Ten days is how long it took cranes to stack the 110 units at the “The Union” project last month. She says it’s about time the construction industry embraced technological changes that have transformed other parts of the economy.
“Why are we still looking at paper drawings?” said Goldbach. “I just think unfortunately building and the way that we build is so far behind.”
Goldbach’s crew is doing touch up work on “The Union” now, connecting modular units together, adding insulation. The project should open its doors early next year.
While Factory OS has projects in its pipeline that will serve lower-income households — including permanent supportive housing for homeless people — the Union project isn’t one of them.
A two-bedroom unit will rent for $3,700. That’s comparable to other new market-rate housing opening up in the region, and certainly isn’t a bargain.
“Until the market really changes and the producers are producing more units and there are more producers of those units, there won’t be really enough competition for consumers to recoup those savings,” said Anderson, the University of Washington professor.
Holliday, whose development company separate from Factory OS will own and dictate rents in the new building, says the expensive price tag was necessary to satisfy investors in the new development. But he stresses that without the cost savings that came with modular construction, the new housing wouldn’t have been built in the first place.
“If we had tried to stick-build that project, it wouldn’t get built,” said Holliday, citing rising labor and materials costs in the Bay Area. “That’s the reality of the market we’re in.”

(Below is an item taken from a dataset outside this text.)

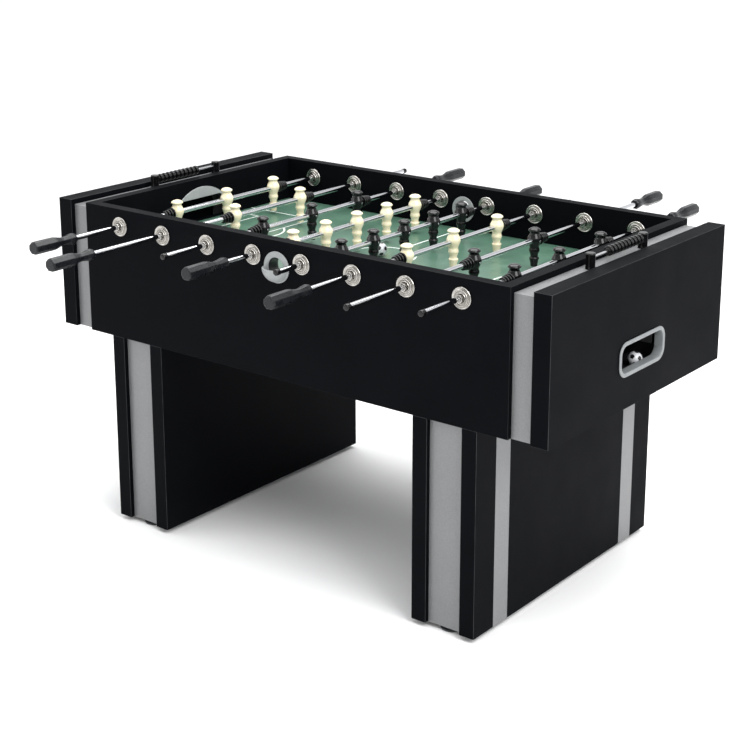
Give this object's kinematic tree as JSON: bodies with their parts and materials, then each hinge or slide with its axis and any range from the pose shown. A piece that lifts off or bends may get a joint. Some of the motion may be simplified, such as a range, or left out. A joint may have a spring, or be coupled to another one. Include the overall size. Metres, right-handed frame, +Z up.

Beyond market-rate housing, Holliday sees the future of Factory OS in projects subsidized by the state for housing low-income families and people experiencing homelessness. He says Factory OS has 10 different supportive housing projects in San Francisco, Oakland and Los Angeles in the pipeline.
In Los Angeles, one new apartment for homeless tenants costs about $500,000 to build — nearly twice what the median single-family home sells for in the rest of the country.